Может быть, и это не следует сбрасывать со счетов, мы имеем дело с непрофессиональной социологией, где нарушаются требования научности – прежде всего надежность и устойчивость измерения, правила выборки и анализа данных, операционализация понятий и техника опроса. Но даже в случае их неукоснительного соблюдения – достаточны ли они, чтобы возвысить социологию на уровень подлинной науки?

И все же, можем ли мы с помощью даже самых современных методов объективно изучить самую ненадежную (непостоянную) в мире вещь – человеческое мнение?

По всей видимости, нынешняя социология ставит себе в заслугу то, от чего мудрые греки отказались две с половиной тысячи лет назад. Античная философия, а вслед за ней и новоевропейская развивались в борьбе с обыденным мнением. Потребовалось не одно столетие на изобретение сложнейшей техники выделения из аморфной массы людских мнений твердых кристаллов объективного знания. Ее можно назвать теоретической рефлексией, диалектикой, философской дискурсией или как-то еще. Суть от этого не изменится. В Европе социология формировалась именно как философская наука. Но сегодня она возвела на пьедестал то, с чем боролась истинная философская мысль – человеческое мнение.

Возможно, первым философствующим социологом был Сократ, человек без определенного рода занятий, с одной единственной страстью – бродить по улицам и площадям, приводя прохожих своими вопросами в глубочайшее недоумение. Опросной технике он научился у софистов. Правда, у них вопросно-ответных метод был самоцелью – довеском к ораторскому искусству, выражал стремление обличать типичное обывательское мнение в хитроумные одеяния логических апорий и доказательств.

Свои приемы исследования Сократ сравнивал с «искусством повивальной бабки»; его метод вопросов, предполагающих критическое отношение к догматическим утверждениям, получил название сократовской «иронии». (Строение мира, физическая природа вещей непознаваемы; знать мы можем только себя самого. «Познай самого себя». Задача знания не теория, а практика – искусство жить.)
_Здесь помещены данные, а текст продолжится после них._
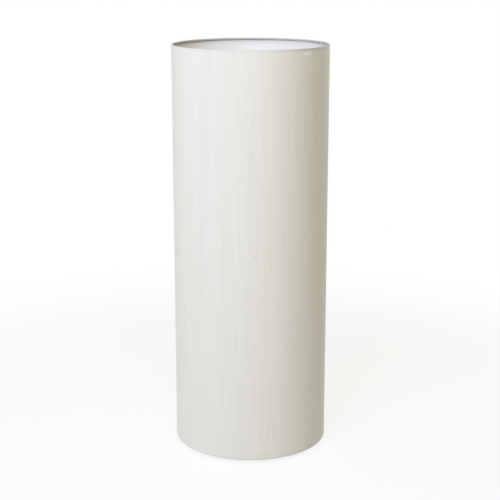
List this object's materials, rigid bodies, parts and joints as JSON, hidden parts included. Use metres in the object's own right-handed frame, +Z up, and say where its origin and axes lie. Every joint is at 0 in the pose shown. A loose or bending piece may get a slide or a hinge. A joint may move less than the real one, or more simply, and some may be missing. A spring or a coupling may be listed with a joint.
{
  "type": "column floor lamp",
  "caption": "Tall ivory silk cylinder floor lamp, open at the top. The shade lifts off a round base plate whose stem carries screw-in bulbs.",
  "frame": {"origin": "on the floor, under the middle of the column", "axes": "+Z up, +Y towards the back, where the mains lead comes in; +X to the right"},
  "size_m": [0.38, 0.38, 1],
  "materials": {
    "silk": "ivory silk dupion with slubs down its length",
    "lining": "white translucent shade lining",
    "white_wire": "white coated steel wire",
    "ivory_enamel": "satin ivory powder coat",
    "nickel": "satin nickel plate",
    "zinc": "bright zinc plate",
    "brass": "plain brass",
    "rubber": "moulded black rubber",
    "holder_plastic": "white thermoplastic",
    "ceramic": "glazed white ceramic",
    "block_plastic": "natural nylon",
    "flex_sheath": "white PVC sheath",
    "earth_sheath": "green and yellow PVC",
    "bulb_alloy": "bright aluminium",
    "tip_solder": "dull solder",
    "black_glass": "black vitrite glass",
    "bulb_plastic": "white moulded housing",
    "opal": "opal polycarbonate",
    "board": "white solder mask on aluminium"
  },
  "bodies": {
    "stand": {"base_plate": "ivory_enamel", "base_feet": "rubber", "foot_screws": "zinc", "base_cover": "ivory_enamel", "stem_tube": "nickel", "stem_lower_plug": "zinc", "stem_upper_plug": "zinc", "lower_nipple": "zinc", "upper_nipple": "zinc", "arm_nipple": "zinc", "nipple_washers": "zinc", "nipple_nuts": "zinc", "lamp_arm": "nickel", "grub_screws": "zinc", "cover_collar": "nickel", "arm_lower_collar": "nickel", "arm_upper_collar": "nickel", "terminal_block": "block_plastic", "terminal_screws": "brass", "block_screw": "zinc", "cord_clamp": "block_plastic", "clamp_screws": "zinc", "cable_grommet": "rubber", "earth_tag": "brass", "earth_screw": "zinc", "earth_wire": "earth_sheath", "upper_flex": "flex_sheath", "lower_flex": "flex_sheath", "upper_holder_cap": "holder_plastic", "upper_holder_insert": "ceramic", "upper_holder_skirt": "holder_plastic", "upper_holder_shell": "brass", "upper_holder_contact": "brass", "upper_holder_screws": "brass", "lower_holder_cap": "holder_plastic", "lower_holder_insert": "ceramic", "lower_holder_skirt": "holder_plastic", "lower_holder_shell": "brass", "lower_holder_contact": "brass", "lower_holder_screws": "brass"},
    "shade": {"shade_silk": "silk", "shade_lining": "lining", "shade_seam": "silk", "shade_top_ring": "white_wire", "shade_bottom_ring": "white_wire", "shade_spokes": "white_wire", "shade_hub_ring": "white_wire"},
    "upper_bulb_contact": {"upper_bulb_tip": "tip_solder"},
    "upper_bulb": {"upper_bulb_insulator": "black_glass", "upper_bulb_cap": "bulb_alloy", "upper_bulb_housing": "bulb_plastic", "upper_bulb_board": "board", "upper_bulb_globe": "opal"},
    "lower_bulb_contact": {"lower_bulb_tip": "tip_solder"},
    "lower_bulb": {"lower_bulb_insulator": "black_glass", "lower_bulb_cap": "bulb_alloy", "lower_bulb_housing": "bulb_plastic", "lower_bulb_board": "board", "lower_bulb_globe": "opal"}
  },
  "joints": [
    {"name": "shade_lift", "type": "slide", "parent": "stand", "child": "shade", "axis": [0, 0, 1], "range_m": [0, 0.72]},
    {"name": "upper_bulb_rise", "type": "slide", "parent": "stand", "child": "upper_bulb_contact", "axis": [0, 0, 1], "range_m": [0, 0.0146]},
    {"name": "upper_bulb_turn", "type": "hinge", "parent": "upper_bulb_contact", "child": "upper_bulb", "pos_m": [0, 0, 0.6], "axis": [0, 0, 1], "range_deg": [0, 1440]},
    {"name": "lower_bulb_rise", "type": "slide", "parent": "stand", "child": "lower_bulb_contact", "axis": [0, 0, 1], "range_m": [0, 0.0146]},
    {"name": "lower_bulb_turn", "type": "hinge", "parent": "lower_bulb_contact", "child": "lower_bulb", "pos_m": [-0.048, 0, 0.25], "axis": [0, 0, 1], "range_deg": [0, 1440]}
  ],
  "couplings": [
    {"joint": "upper_bulb_rise", "follows": "upper_bulb_turn", "m_per_rad": 0.0005775},
    {"joint": "lower_bulb_rise", "follows": "lower_bulb_turn", "m_per_rad": 0.0005775}
  ]
}
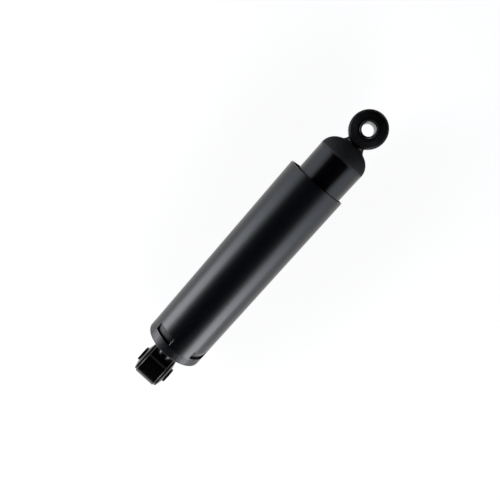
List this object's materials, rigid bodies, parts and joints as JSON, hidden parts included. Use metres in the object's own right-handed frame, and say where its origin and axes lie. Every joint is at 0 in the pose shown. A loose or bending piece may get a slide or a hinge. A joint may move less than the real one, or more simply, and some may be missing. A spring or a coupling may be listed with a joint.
{
  "type": "shock absorber",
  "caption": "Telescopic twin tube shock absorber with a painted dust cover and a rubber bushed mounting eye at each end, the eyes at right angles.",
  "frame": {"origin": "centre of the body eye's bore, halfway along its steel sleeve", "axes": "+X along the damper toward the rod eye, the way it extends; +Z along the body eye's bore; +Y along the rod eye's bore"},
  "size_m": [0.3967, 0.0727, 0.0694],
  "materials": {
    "cover_paint": "satin",
    "tube_paint": "satin",
    "eye_paint": "semi-gloss",
    "bush_rubber": "moulded matt",
    "sleeve_steel": "turned",
    "rod_chrome": "hard chromed",
    "drawn_steel": "drawn",
    "sintered_iron": "sintered",
    "valve_spring_steel": "blued",
    "plated_fastener": "zinc plated",
    "bearing_lining": "filled",
    "seal_rubber": "moulded",
    "stop_rubber": "moulded"
  },
  "bodies": {
    "body_sleeve": {"body_eye_sleeve": "sleeve_steel"},
    "damper_body": {"base_cap": "tube_paint", "reserve_tube": "tube_paint", "pressure_tube": "drawn_steel", "foot_valve_body": "sintered_iron", "foot_valve_spring": "valve_spring_steel", "foot_valve_spacer": "drawn_steel", "foot_valve_shims": "valve_spring_steel", "foot_valve_washer": "plated_fastener", "foot_valve_nut": "plated_fastener", "foot_valve_bolt": "plated_fastener", "rod_guide": "sintered_iron", "guide_bush": "bearing_lining", "guide_o_ring": "seal_rubber", "rod_seal": "seal_rubber", "seal_garter_spring": "valve_spring_steel", "seal_cap": "drawn_steel", "body_eye_ring": "eye_paint", "body_eye_weld": "tube_paint", "body_eye_bush": "bush_rubber"},
    "foot_plate": {"foot_valve_plate": "valve_spring_steel"},
    "band": {"piston_band": "bearing_lining"},
    "rod_assembly": {"piston_rod": "rod_chrome", "piston": "sintered_iron", "piston_valve_spring": "valve_spring_steel", "piston_valve_spacer": "drawn_steel", "valve_retainer": "drawn_steel", "piston_shims": "valve_spring_steel", "piston_washer": "plated_fastener", "piston_nut": "plated_fastener", "rebound_stop": "stop_rubber", "bump_stop": "stop_rubber", "cover_cap": "eye_paint", "dust_cover": "cover_paint", "rod_boss": "eye_paint", "cap_weld": "eye_paint", "rod_eye_weld": "eye_paint", "rod_eye_ring": "eye_paint", "rod_eye_bush": "bush_rubber"},
    "piston_plate": {"piston_valve_plate": "valve_spring_steel"},
    "rod_sleeve": {"rod_eye_sleeve": "sleeve_steel"}
  },
  "joints": [
    {"name": "body_bush_twist", "type": "hinge", "parent": "body_sleeve", "child": "damper_body", "pos_m": [0, 0, 0], "axis": [0, 0, 1], "range_deg": [-12, 12], "stiffness_Nm_per_rad": 60},
    {"name": "rod_stroke", "type": "slide", "parent": "damper_body", "child": "band", "axis": [1, 0, 0], "range_m": [-0.01, 0.16]},
    {"name": "rod_turn", "type": "hinge", "parent": "band", "child": "rod_assembly", "pos_m": [0.0919, 0, 0], "axis": [1, 0, 0], "continuous": true},
    {"name": "rod_bush_twist", "type": "hinge", "parent": "rod_assembly", "child": "rod_sleeve", "pos_m": [0.3565, 0, 0], "axis": [0, 1, 0], "range_deg": [-12, 12], "stiffness_Nm_per_rad": 60},
    {"name": "foot_plate_lift", "type": "slide", "parent": "damper_body", "child": "foot_plate", "axis": [1, 0, 0], "range_m": [0, 0.0012], "stiffness_N_per_m": 400, "springref_m": -0.0005, "deforming": ["foot_valve_spring"]},
    {"name": "piston_plate_lift", "type": "slide", "parent": "rod_assembly", "child": "piston_plate", "axis": [1, 0, 0], "range_m": [0, 0.0012], "stiffness_N_per_m": 400, "springref_m": -0.0005, "deforming": ["piston_valve_spring"]}
  ]
}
Но Сократ изучал мнения не ради их самих. Миру относительной действительности, предметам чувственного восприятия, отображенным в человеческом мнении (doksa), он противопоставлял истинную действительность, предмет понятийного познания. Мнения – мир догадок и верований, а понятия – мир твердого знания, размышления и числа. Несколько позже Платон довел идеи Сократа до логически завершенной формы. Диалектика, вначале являвшая собой лишь технику опроса населения, со временем превратилась в технику философской рефлексии, в методологию углубленного познания истины, а затем в логическую систему понятий, построенную на основании отношений соподчинения и подчинения. Наконец, высокий этап древнегреческой рефлексии, т.е. метода очищения мира мнений от случайных элементов и кристаллизации их в понятия, представлен системой категорий Аристотеля.

Диалектика как вопросно-ответная техника вылилась в жесткие схемы философских универсалий – вначале у Аристотеля, а затем у Гегеля. На двухтысячелетнем отрезке – от античности до немецкой классики – категории развивались по восходящей: их количество постоянно возрастало а содержание углублялось.
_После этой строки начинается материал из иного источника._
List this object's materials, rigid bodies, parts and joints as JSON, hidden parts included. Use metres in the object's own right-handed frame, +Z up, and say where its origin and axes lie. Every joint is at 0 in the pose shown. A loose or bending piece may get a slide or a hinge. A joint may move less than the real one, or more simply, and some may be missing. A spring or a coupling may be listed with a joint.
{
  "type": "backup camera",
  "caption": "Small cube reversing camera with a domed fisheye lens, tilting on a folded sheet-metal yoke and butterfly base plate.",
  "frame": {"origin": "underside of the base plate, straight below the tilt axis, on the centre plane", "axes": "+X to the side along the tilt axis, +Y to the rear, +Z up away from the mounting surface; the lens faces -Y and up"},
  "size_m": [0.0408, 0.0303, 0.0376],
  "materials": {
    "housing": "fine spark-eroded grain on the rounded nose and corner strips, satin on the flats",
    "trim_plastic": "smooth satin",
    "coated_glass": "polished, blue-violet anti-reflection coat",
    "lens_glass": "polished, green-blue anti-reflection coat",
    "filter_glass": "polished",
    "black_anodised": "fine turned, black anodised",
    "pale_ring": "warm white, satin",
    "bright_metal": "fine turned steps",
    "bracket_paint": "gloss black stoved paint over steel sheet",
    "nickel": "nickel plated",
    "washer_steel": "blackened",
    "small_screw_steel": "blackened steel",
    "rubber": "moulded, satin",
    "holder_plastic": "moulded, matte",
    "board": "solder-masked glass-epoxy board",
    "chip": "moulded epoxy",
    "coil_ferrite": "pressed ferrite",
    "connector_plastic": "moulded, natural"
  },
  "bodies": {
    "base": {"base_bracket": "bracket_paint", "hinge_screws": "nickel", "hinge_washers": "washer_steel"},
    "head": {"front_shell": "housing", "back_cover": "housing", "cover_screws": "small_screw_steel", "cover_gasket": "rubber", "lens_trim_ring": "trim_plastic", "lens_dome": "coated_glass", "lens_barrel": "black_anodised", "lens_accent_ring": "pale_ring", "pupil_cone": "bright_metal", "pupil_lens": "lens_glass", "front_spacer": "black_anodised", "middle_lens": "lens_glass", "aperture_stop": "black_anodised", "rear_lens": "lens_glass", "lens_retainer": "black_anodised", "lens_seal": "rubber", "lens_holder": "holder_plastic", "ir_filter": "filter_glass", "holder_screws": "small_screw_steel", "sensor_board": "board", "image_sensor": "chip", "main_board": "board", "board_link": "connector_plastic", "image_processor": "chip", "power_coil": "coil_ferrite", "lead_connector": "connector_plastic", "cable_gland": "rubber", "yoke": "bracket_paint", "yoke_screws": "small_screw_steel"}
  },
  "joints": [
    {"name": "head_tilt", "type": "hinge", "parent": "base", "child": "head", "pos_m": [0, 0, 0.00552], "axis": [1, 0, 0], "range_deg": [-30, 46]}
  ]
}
Таким образом, в них отразилась вся история человеческой мысли, ее падения и взлеты. Грандиозная система Гегеля – завершение интеллектуальной работы сотен поколений. И сама она стала возможной именно потому, что такая работа была уже проделана. Став культурным генофондом человечества, высшим достижением игры ума и воображения, философские категории не успели еще достичь точки полного расцвета (с которой начинается старость и увядание), когда их подхватил К. Маркс. Видимо, наличие неизрасходаванного потенциала категориальной системы мышления и в то же время ее достаточная зрелость позволили Марксу продвинуть дело дальше, расширить и углубить категориальный строй философии.

Приблизительно в одно время с ним во Франции зарождалась иная традиция – контовская. «Позитивная философия» О. Конта, несомненно, опиралась на философские категории и философский опыт. Конт, как и Сократ, тоже философо-социолог, но на иной манер. Сократ практиковал опросные методы, Конт же о них только рассуждал. Он не провел в своей жизни ни одного эмпирического исследования, но стал тем не менее родоначальником социологии. И Маркс, и Конт стремились к одной цели – отсечь в знании все случайное, оставить универсальное, закономерное.

К сожалению, понимали они закономерное по-разному. У Конта познание идет через систематизацию сведений, полученных в ощущении. Любую попытку раскрыть причинно-следственные связи он характеризовал как бесплодную метафизику. Идеи Конта рано проникли на русскую почву. Однако ни Герцен, ни Белинский не приняли их в качестве интеллектуального достижения: контовский позитивизм был для них шагом назад от гегелевской диалектики к эмпиризму. В известном смысле это был шаг назад к софистам, к тому нерефлексированному мышлению, которое выдает субъективное мнение за решающий критерий истины.

Аристотель упрекал пифогорейцев в игнорировании фактов, воспринимаемых в чувственном опыте, а это ни что иное, как регистрация наблюдаемого мира через мир мнений.

Зафиксировав наблюдаемое, физик и социолог, каждый в своей области, интерпретирует его в терминах научной теории. Правда, между двумя операциями лежит промежуточное звено, особая процедура, называемая в первом случае верификацией, а во втором – операционализацией. Собрав данные, социолог строит простейшие процентные распределения либо применяет более сложные процедуры, скажем, корреляционный анализ. Если выявленные тенденции в распределении ответов повторяются, неискушенный в теории познания социолог делает вывод о наличии эмпирической закономерности, которую безо всяких на то оснований включает как элемент научного знания в свою теорию.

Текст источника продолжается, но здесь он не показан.